Lucas Herman built Stage Timer, a simple countdown timer app for live events and video production, into a $25,000/month business. He runs it as a family business with his wife in Germany.

As Lucas explains: "I turned a simple idea into a SaaS business and eventually was able to quit my job and work full-time. We have reached $25,000 revenue per month and we have a total of 20,000 users."

The Origin Story

"It was a bit of an accident. I was in my friend's studio and he used this very old flash app on an old laptop and he remote controls everything from his nice table. And then to start a timer, he has to get up, walk into the other room and hit a button and walk back."

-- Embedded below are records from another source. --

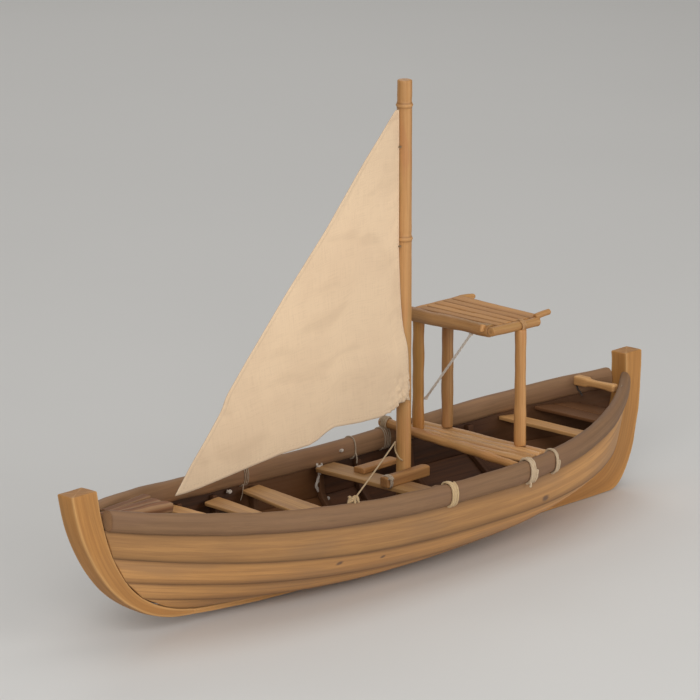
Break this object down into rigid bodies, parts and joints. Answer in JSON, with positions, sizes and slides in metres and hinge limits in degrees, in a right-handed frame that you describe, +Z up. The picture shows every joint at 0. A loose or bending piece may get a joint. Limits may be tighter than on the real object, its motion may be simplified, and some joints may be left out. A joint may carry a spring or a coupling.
{
  "type": "wooden model sailing boat",
  "caption": "Double-ended planked wooden model boat with ribs, thwarts, thick rails, a slatted shelter on posts and a turning cane mast with a three-cornered cloth sail.",
  "frame": {"origin": "on the floor under the keel, midway between the two ends of the boat", "axes": "+X along the keel to the bow, +Y to port, +Z up"},
  "size_m": [0.7998, 0.1962, 0.464],
  "materials": {
    "post_wood": "oiled light timber, open grain",
    "hull_wood": "oiled planks with dark seams",
    "rail_wood": "weathered grey-brown, matt",
    "inner_wood": "dark stained, matt",
    "seat_wood": "plain light timber, matt",
    "cane": "cane with a slight sheen",
    "sail_cloth": "unbleached plain-weave cotton",
    "twine": "twisted cotton twine"
  },
  "bodies": {
    "hull": {"keel": "post_wood", "stem_post": "post_wood", "stern_post": "post_wood", "strake_1_port": "hull_wood", "strake_1_starboard": "hull_wood", "strake_2_port": "hull_wood", "strake_2_starboard": "hull_wood", "strake_3_port": "hull_wood", "strake_3_starboard": "hull_wood", "strake_4_port": "hull_wood", "strake_4_starboard": "hull_wood", "rail_port": "rail_wood", "rail_starboard": "rail_wood", "foredeck_port": "rail_wood", "foredeck_middle": "rail_wood", "foredeck_starboard": "rail_wood", "rib_1": "inner_wood", "rib_2": "inner_wood", "rib_3": "inner_wood", "rib_4": "inner_wood", "rib_5": "inner_wood", "rib_6": "inner_wood", "rib_7": "inner_wood", "floor_board_port": "inner_wood", "floor_board_starboard": "inner_wood", "floor_board_middle_aft": "inner_wood", "floor_board_middle_fore": "inner_wood", "stern_bench_1": "inner_wood", "stern_bench_2": "inner_wood", "mast_step": "inner_wood", "thwart_1": "seat_wood", "thwart_2": "seat_wood", "thwart_3": "seat_wood", "thwart_mast": "seat_wood", "thwart_aft": "seat_wood", "stern_bar": "seat_wood", "mast_board_port": "seat_wood", "mast_board_starboard": "seat_wood", "platform_pole_1": "cane", "platform_pole_2": "cane", "platform_pole_3": "cane", "platform_pole_4": "cane", "platform_pole_5": "cane", "post_fore_starboard": "cane", "post_aft_starboard": "cane", "post_aft_port": "cane", "roof_fore_pole": "cane", "roof_pole_port": "cane", "roof_pole_starboard": "cane", "roof_slat_1": "cane", "roof_slat_2": "cane", "roof_slat_3": "cane", "roof_slat_4": "cane", "roof_slat_5": "cane", "shelter_brace": "twine", "mast_guy": "twine"},
    "rig": {"mast": "cane", "sail": "sail_cloth"}
  },
  "joints": [
    {"name": "mast_turn", "type": "hinge", "parent": "hull", "child": "rig", "pos_m": [-0.0526, 0, 0.018], "axis": [0, 0, 1], "range_deg": [-70, 70]}
  ]
}
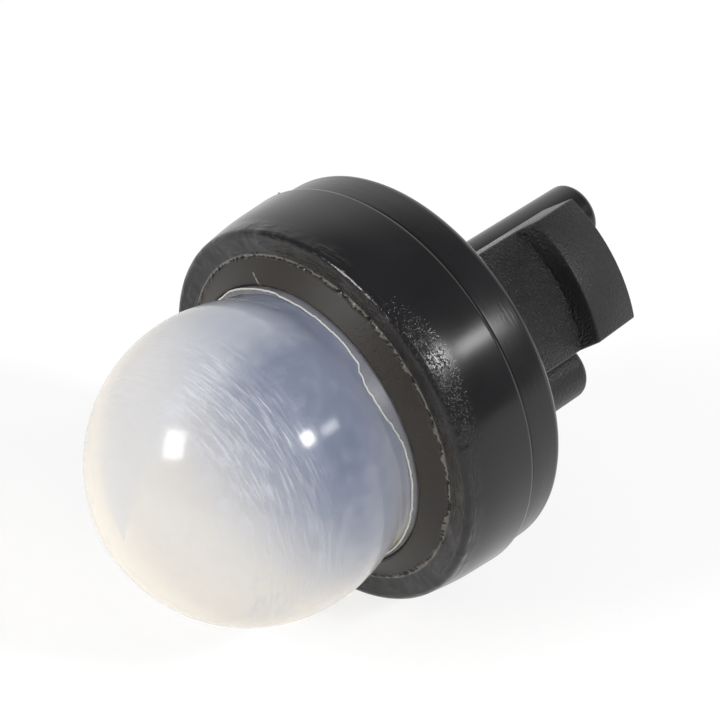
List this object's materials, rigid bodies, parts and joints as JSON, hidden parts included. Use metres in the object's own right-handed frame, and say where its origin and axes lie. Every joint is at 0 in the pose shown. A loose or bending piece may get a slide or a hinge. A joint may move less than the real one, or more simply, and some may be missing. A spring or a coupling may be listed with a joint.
{
  "type": "snap-in primer bulb",
  "caption": "Milky squeezable dome bulb held in a black ring on a black base with hooked snap-in legs and a long and a short hose nipple.",
  "frame": {"origin": "centre of the base's rear face, which meets the panel", "axes": "+Z along the bulb's axis from the panel towards the dome, the legs on -X and +X, the long nipple on -Y and the short one on +Y"},
  "size_m": [0.0222, 0.0222, 0.0347],
  "materials": {
    "black_plastic": "black injection-moulded plastic, glossy on the ring, spark-eroded grain on the legs",
    "milky_plastic": "milky translucent flexible plastic with fine scuffs",
    "valve_rubber": "smooth black rubber"
  },
  "bodies": {
    "root": {"base": "black_plastic", "retaining_ring": "black_plastic", "bulb": "milky_plastic", "check_valve": "valve_rubber"}
  },
  "joints": []
}
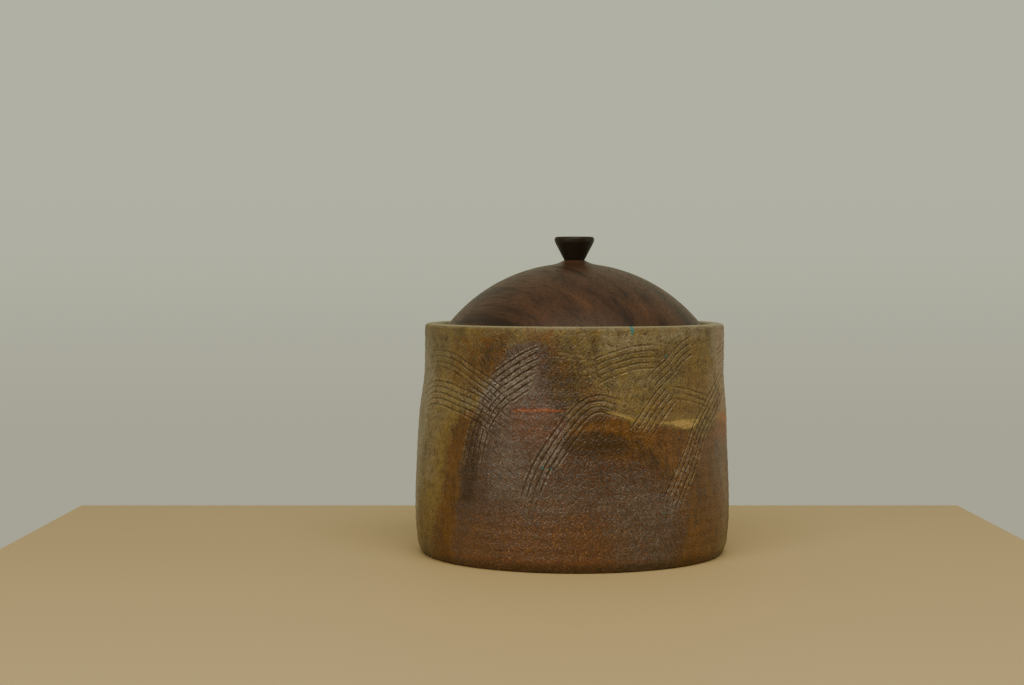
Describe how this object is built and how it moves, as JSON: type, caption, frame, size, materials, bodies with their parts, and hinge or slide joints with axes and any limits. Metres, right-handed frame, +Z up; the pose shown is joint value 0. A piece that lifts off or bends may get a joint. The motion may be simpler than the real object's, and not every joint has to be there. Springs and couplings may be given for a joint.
{
  "type": "lidded jar",
  "caption": "Round glazed stoneware jar with combed decoration and a sunken ledge that holds a loose, domed, turned wooden lid with a small dark conical knob.",
  "frame": {"origin": "centre of the jar's base, on the surface that it stands on", "axes": "+Z up along the jar's axis, through the lid and its knob; -Y faces the picture's camera and +X lies to its right"},
  "size_m": [0.1906, 0.1904, 0.1901],
  "materials": {
    "stoneware": "mottled glossy to satin glaze, olive and amber above, rust brown below",
    "lid_wood": "dark reddish brown hardwood, oiled to a soft satin",
    "knob_wood": "near-black close-grained hardwood, polished"
  },
  "bodies": {
    "jar": {"jar_body": "stoneware"},
    "lid": {"lid": "lid_wood", "knob": "knob_wood"}
  },
  "joints": [
    {"name": "lid_lift", "type": "slide", "parent": "jar", "child": "lid", "axis": [0, 0, 1], "range_m": [0, 0.12]}
  ]
}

"My web developer mind immediately says surely there's a better way."

What Stage Timer Does

"Imagine you are on a TED talk and you have the speaker on stage and they want to know how much time do I have left in my presentation. So you put this in front of them and on my computer I have the control interface for this very timer."

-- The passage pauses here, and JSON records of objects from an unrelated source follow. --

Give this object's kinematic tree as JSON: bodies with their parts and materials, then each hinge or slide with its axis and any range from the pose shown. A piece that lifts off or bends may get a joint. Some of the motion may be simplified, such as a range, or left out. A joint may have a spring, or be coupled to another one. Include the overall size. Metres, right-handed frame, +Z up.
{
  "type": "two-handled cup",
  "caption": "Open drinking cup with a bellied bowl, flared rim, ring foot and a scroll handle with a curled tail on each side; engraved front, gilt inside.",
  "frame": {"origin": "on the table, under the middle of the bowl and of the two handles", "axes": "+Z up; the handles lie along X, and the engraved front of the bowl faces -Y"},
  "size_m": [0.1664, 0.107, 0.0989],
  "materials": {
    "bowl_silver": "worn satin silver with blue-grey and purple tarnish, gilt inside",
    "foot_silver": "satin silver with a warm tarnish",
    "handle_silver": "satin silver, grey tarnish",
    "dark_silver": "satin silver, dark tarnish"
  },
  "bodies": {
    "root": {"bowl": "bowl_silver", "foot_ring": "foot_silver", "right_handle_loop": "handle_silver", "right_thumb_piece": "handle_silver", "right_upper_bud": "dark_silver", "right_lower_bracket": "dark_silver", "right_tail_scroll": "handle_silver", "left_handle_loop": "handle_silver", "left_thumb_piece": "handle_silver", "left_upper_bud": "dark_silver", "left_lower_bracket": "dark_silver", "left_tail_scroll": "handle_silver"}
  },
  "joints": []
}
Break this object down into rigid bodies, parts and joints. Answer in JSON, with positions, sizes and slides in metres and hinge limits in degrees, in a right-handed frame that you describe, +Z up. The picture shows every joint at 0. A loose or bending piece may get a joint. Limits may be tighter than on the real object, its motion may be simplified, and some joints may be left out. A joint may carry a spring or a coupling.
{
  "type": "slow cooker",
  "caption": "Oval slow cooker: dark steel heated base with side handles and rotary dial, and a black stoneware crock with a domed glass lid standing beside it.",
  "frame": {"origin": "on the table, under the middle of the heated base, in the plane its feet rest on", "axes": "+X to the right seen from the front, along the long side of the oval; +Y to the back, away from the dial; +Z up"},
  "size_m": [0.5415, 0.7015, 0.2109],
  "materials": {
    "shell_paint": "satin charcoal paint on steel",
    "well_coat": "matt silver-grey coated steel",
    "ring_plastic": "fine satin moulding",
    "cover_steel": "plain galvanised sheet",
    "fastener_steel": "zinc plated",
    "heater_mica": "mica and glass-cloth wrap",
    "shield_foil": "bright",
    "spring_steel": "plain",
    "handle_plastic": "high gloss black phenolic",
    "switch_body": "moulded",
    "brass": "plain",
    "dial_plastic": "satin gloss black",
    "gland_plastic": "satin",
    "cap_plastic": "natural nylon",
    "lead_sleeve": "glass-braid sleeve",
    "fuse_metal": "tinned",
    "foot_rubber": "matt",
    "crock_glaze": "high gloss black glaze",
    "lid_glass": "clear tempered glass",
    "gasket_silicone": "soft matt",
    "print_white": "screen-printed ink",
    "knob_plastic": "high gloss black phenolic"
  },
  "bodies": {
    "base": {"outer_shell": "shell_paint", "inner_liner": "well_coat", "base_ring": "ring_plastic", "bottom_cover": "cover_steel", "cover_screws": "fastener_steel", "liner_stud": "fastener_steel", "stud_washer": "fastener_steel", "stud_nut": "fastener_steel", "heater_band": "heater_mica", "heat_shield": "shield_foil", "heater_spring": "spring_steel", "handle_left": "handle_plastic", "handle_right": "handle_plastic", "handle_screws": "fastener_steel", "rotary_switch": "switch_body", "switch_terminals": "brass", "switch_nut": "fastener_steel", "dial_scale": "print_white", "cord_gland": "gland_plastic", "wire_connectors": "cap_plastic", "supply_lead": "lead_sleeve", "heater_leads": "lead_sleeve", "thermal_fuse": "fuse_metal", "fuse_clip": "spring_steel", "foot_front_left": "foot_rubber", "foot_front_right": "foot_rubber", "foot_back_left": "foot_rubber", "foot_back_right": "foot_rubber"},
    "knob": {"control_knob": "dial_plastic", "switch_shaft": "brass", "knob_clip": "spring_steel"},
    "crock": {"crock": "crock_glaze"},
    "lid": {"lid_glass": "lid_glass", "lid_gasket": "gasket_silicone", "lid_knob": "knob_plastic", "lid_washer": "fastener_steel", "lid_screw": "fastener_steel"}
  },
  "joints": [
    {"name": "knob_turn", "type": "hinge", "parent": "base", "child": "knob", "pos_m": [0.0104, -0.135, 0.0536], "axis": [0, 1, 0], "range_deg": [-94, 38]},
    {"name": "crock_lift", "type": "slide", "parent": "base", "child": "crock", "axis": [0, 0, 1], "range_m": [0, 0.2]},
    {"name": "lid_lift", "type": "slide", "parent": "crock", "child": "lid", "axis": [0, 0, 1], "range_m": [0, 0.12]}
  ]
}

"You're holding your microphone too far away. It's not loud enough. So I show you this message like 'hey hold your microphone closer.' It's much easier like this to communicate with your person on stage than holding up a paper sign."

Validation on Reddit

"I did it on Reddit. I'm building something for people that I don't know. I'm building it for people that are in a video production industry. Where are they? Where do they hang out? I'm looking for a subreddit."

"I put a link in here and I say, 'Hey, try it out. Give me some feedback. What do you think? Is this useful to you?' And people make literally lists that they tell me, 'No, do this. Do this. I've been waiting for such an app.'"

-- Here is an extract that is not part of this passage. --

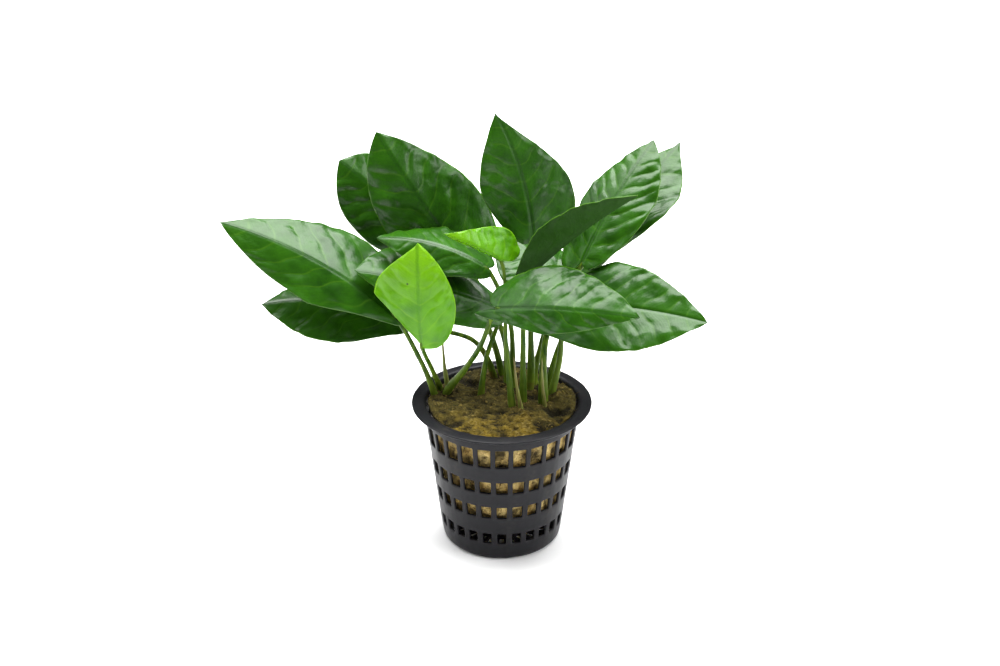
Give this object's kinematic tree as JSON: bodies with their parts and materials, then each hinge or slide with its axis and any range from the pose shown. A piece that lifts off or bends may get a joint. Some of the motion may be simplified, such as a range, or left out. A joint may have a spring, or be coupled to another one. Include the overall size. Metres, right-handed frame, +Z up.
{
  "type": "potted anubias",
  "caption": "Small leafy water plant with broad glossy leaves on stalks, rooted in a mineral-wool plug in a black slotted net pot.",
  "frame": {"origin": "centre of the pot's underside, on the surface the pot stands on", "axes": "+Z up; -Y towards the side that the plant shows best, with the large left leaf along -X"},
  "size_m": [0.1458, 0.0763, 0.1338],
  "materials": {
    "pot_plastic": "black satin, moulded",
    "wool": "damp matted fibres, olive brown to golden",
    "rhizome": "ringed, dull green brown",
    "root": "pale, slightly fuzzy",
    "leaf": "waxy, pleated, glossy deep green",
    "young_leaf": "waxy, thin, bright yellow green",
    "petiole": "smooth, satin green",
    "dry_sheath": "dry, brownish"
  },
  "bodies": {
    "root": {"net_pot": "pot_plastic", "rhizome": "rhizome", "root_1": "root", "root_2": "root", "root_3": "root", "root_4": "root", "root_5": "root", "root_6": "root", "blade_left_large": "leaf", "petiole_left_large": "petiole", "blade_left_low": "leaf", "petiole_left_low": "petiole", "blade_back_left": "leaf", "petiole_back_left": "petiole", "blade_upper_left": "leaf", "petiole_upper_left": "petiole", "blade_middle_left": "leaf", "petiole_middle_left": "petiole", "blade_young_front": "young_leaf", "petiole_young_front": "petiole", "blade_young_centre": "young_leaf", "petiole_young_centre": "petiole", "blade_top": "leaf", "petiole_top": "petiole", "blade_folded": "leaf", "petiole_folded": "petiole", "blade_upper_right": "leaf", "petiole_upper_right": "petiole", "blade_back_right": "leaf", "petiole_back_right": "petiole", "blade_front_right": "leaf", "petiole_front_right": "petiole", "blade_right_low": "leaf", "petiole_right_low": "petiole", "blade_centre_shaded": "leaf", "petiole_centre_shaded": "petiole", "blade_back_centre": "leaf", "petiole_back_centre": "petiole", "sheath_left": "dry_sheath", "sheath_front": "dry_sheath", "sheath_right": "dry_sheath", "mineral_wool": "wool"}
  },
  "joints": []
}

"Because there's no price attached to it on the website, it's also not 'he just wants to have our money.' It works really well. And then the other thing is I don't spam it. One post per subreddit."

Building the MVP

"My first MVP had basically just one feature which was click on a button here and a timer starts counting over there."

"I use all the technologies I already know. I use JavaScript, I use Vue.js, I use Node.js. If I would have used new unknown technologies, I would have had to learn them, understand them, find out they have limitations I didn't know before."

"I could ship my MVP in 3 days and then build upon it slowly and comfortably in the 1 hour that I had in the evening instead of building on it for 3 months just to have something that is usable."

"Because it was a side project, it took me 224 days to actually get my first dollar. And that's totally okay. It grew from there."

The Family Business

"After I earned the first dollar and we had our first customers, I thought, well, there's also marketing we need to do and we need to answer these customer service emails."

"My wife was at a point that she didn't want to do her old job anymore teaching. And I said, why don't you join me? Why don't you learn marketing and take over these parts of the business?"

"She does Google ads, she does all the sales emails, she does all the customer support emails and we have an amazing support. I do the product, the finances, the development and kind of the overall direction."

"Sometimes we walk over the street and talk about how we grow Stage Timer or sometimes we just look at any business like how would you grow this shoe business over there. We think about these business terms together which is really fun."

Growth Strategy

SEO and Niche Keywords

"We have about 50% of our traffic comes from Google and then a third of our traffic really comes from people recommending our tool to others."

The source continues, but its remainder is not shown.